Published 23/07/2016

Erin with her young daughter
Erin with her young daughter

One of the saddest stories this newspaper has reported recently is the passing of Erin Wilkinson, sister of Brenda Shankey, who died aged 32 after a long battle with addiction.

As her funeral takes place today in Londonderry, her heartbroken sister and the entire family will be dealing with the traumatic effects of Erin's loss.

The tragedy is compounded by the fact that for the greater part of her existence, Erin lived a fulfilled and happy life until she descended into the spiral of addiction.

Brenda and the wider family did everything they could to save Erin, but unfortunately it was to no avail.

They tried every resource available to help Erin escape from the horrible pit that totally entrapped her life.

Erin was taken to AA, which has a very good record of rehabilitation, but this also failed.

During the last period of her life Erin was admitted to hospital 25 times within 12 months. That statistic is startling, but despite all this treatment, Erin slipped away.

Her story is a graphic and personal illustration of the ravages caused by addiction.
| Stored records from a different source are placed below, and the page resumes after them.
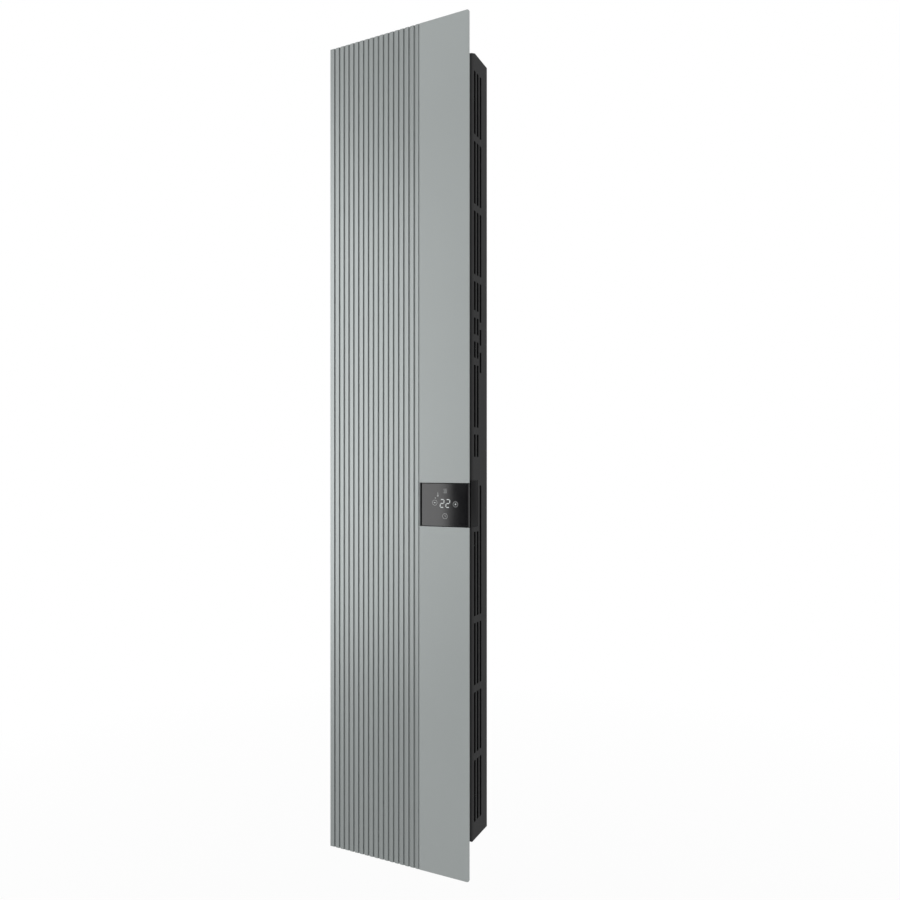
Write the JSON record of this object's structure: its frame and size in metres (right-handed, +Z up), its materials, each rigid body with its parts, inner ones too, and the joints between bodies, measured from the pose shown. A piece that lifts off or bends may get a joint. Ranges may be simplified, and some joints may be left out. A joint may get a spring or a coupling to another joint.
{
  "type": "electric radiator",
  "caption": "Tall wall-hung electric radiator: ribbed metal panel on a slotted black convector chassis, touch control at its edge, hung on two wall brackets.",
  "frame": {"origin": "on the wall plane, at the centre of the rectangle of the four wall screws", "axes": "+X to the right for someone facing the radiator, +Y into the wall, +Z up; the panel faces -Y"},
  "size_m": [0.345, 0.113, 1.8],
  "materials": {
    "panel_aluminium": "satin metallic grey coating",
    "black_sheet": "fine matt powder coat",
    "black_plastic": "moulded, matt",
    "dark_glass": "polished, printed black behind",
    "heating_film": "laminated film",
    "insulation": "pressed mineral board",
    "zinc_steel": "galvanised sheet",
    "bright_aluminium": "mill finish sheet",
    "black_aluminium": "extrusion with a black heat-resistant coat",
    "rod_steel": "heat-tinted stainless",
    "ceramic": "glazed steatite",
    "silicone_red": "silicone",
    "rubber_black": "matt rubber",
    "black_screw": "blackened screws",
    "circuit_green": "laminate with solder mask",
    "component_plastic": "component cases",
    "ivory_plastic": "moulded nylon",
    "wire": "silicone insulated wire",
    "ribbon_grey": "flat cable",
    "signal_red": "moulded",
    "brass": "turned"
  },
  "bodies": {
    "wall_brackets": {"upper_wall_bracket": "zinc_steel", "lower_wall_bracket": "zinc_steel", "lock_pivot": "zinc_steel"},
    "heater": {"front_panel": "panel_aluminium", "front_tray": "black_sheet", "side_grille_right": "black_sheet", "side_grille_left": "black_sheet", "top_cap": "black_sheet", "bottom_cap": "black_sheet", "chassis_back": "black_sheet", "control_housing": "black_plastic", "switch_housing": "black_plastic", "cable_gland": "black_plastic", "gland_nut": "black_plastic", "electronics_box": "black_plastic", "electronics_lid": "black_plastic", "room_sensor": "black_plastic", "thermal_cutouts": "black_plastic", "digit_module": "black_plastic", "touch_glass": "dark_glass", "radiant_film": "heating_film", "insulation_boards": "insulation", "panel_rails": "zinc_steel", "rail_screws": "zinc_steel", "hook_reinforcers": "zinc_steel", "lock_keeper": "zinc_steel", "element_shelves": "zinc_steel", "reflector_upper": "bright_aluminium", "reflector_lower": "bright_aluminium", "convector_upper_right": "black_aluminium", "convector_upper_left": "black_aluminium", "convector_lower_right": "black_aluminium", "convector_lower_left": "black_aluminium", "heating_rods": "rod_steel", "rod_insulators": "ceramic", "terminal_boots": "silicone_red", "wall_buffers": "rubber_black", "film_grommets": "rubber_black", "back_screws": "black_screw", "power_board": "circuit_green", "display_board": "circuit_green", "relays": "component_plastic", "transformer": "component_plastic", "capacitors": "component_plastic", "board_connector": "ivory_plastic", "terminal_block": "ivory_plastic", "lead_clips": "ivory_plastic", "sensor_clip": "ivory_plastic", "element_leads": "wire", "supply_leads": "wire", "film_leads": "wire", "display_ribbon": "ribbon_grey", "earth_stud": "brass"},
    "lock_lever": {"lock_lever": "zinc_steel", "lever_grip": "signal_red"},
    "switch_rocker": {"switch_rocker": "signal_red"}
  },
  "joints": [
    {"name": "heater_lift", "type": "slide", "parent": "wall_brackets", "child": "heater", "axis": [0, 0, 1], "range_m": [0, 0.01]},
    {"name": "lock_turn", "type": "hinge", "parent": "wall_brackets", "child": "lock_lever", "pos_m": [0, -0.0066, -0.742], "axis": [0, 1, 0], "range_deg": [0, 90]},
    {"name": "switch_rock", "type": "hinge", "parent": "heater", "child": "switch_rocker", "pos_m": [0.112, -0.0498, -0.8275], "axis": [0, 1, 0], "range_deg": [0, 20]}
  ]
}
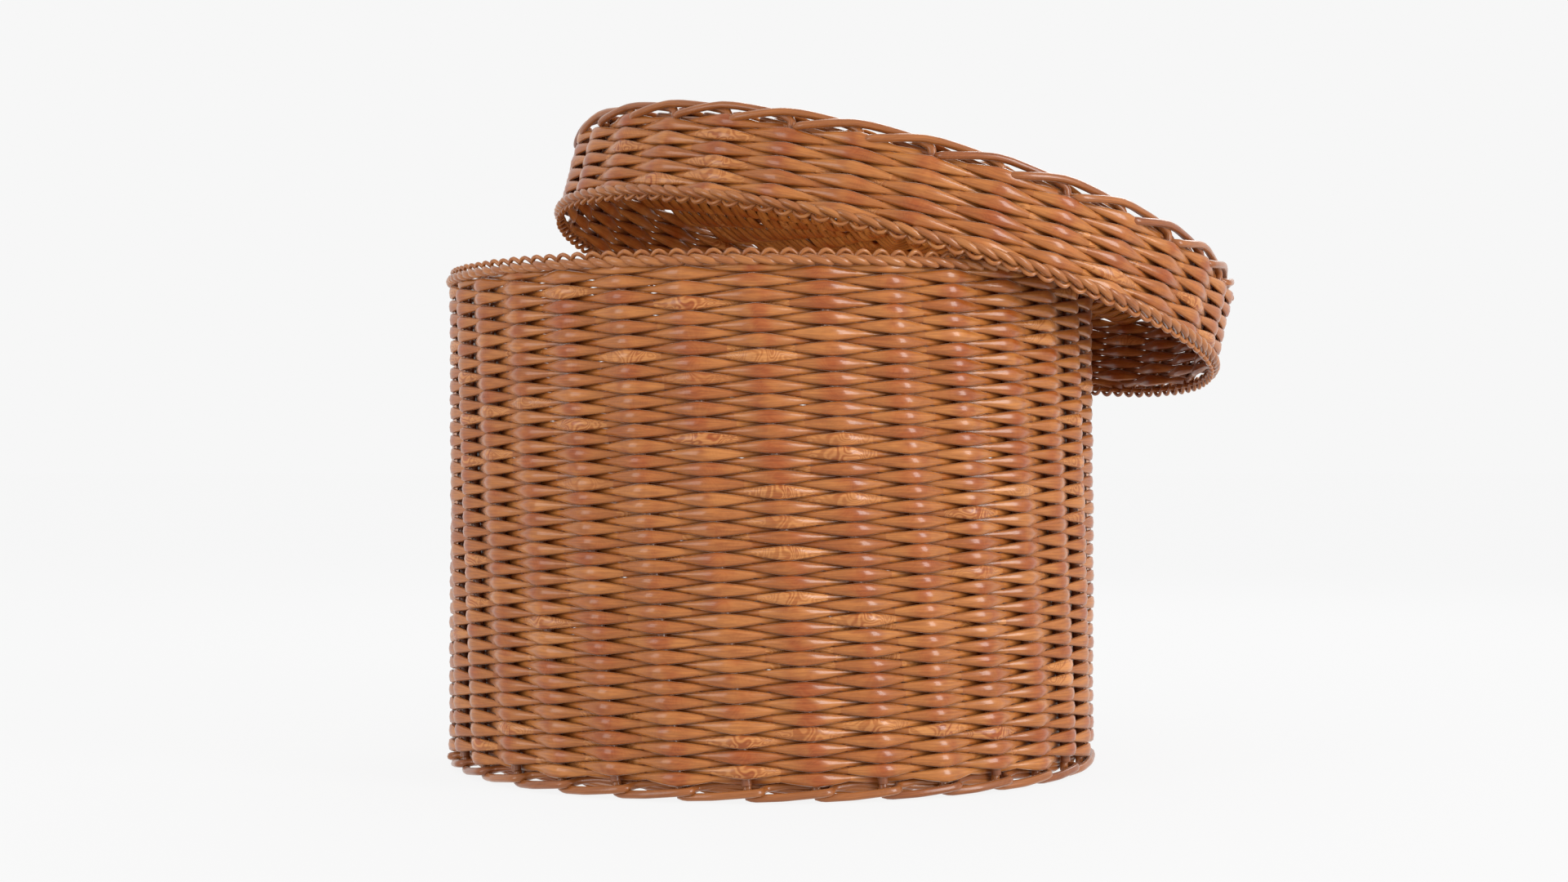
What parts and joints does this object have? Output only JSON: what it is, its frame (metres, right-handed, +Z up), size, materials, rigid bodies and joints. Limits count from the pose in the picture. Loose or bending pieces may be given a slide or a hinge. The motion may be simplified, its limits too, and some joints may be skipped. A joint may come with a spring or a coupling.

Brenda makes the strong point that there is still a stigma attached to drug addiction, and that the long illness and death of people through cancer or another terminal illness are viewed very differently.

Clearly there is a need at the highest level for a hard look at the funds being channelled to help people in the grip of life-threatening and ultimately terminal addiction.

There are calls on the resources at Stormont for many other important causes, but the widespread devastation caused by addiction needs to be given a much higher profile, and more support is needed from the Government and other sources.

Brenda Shankey has shown commendable courage in drawing our attention to this appalling state of affairs, and we must do all we can in order to provide a helping hand.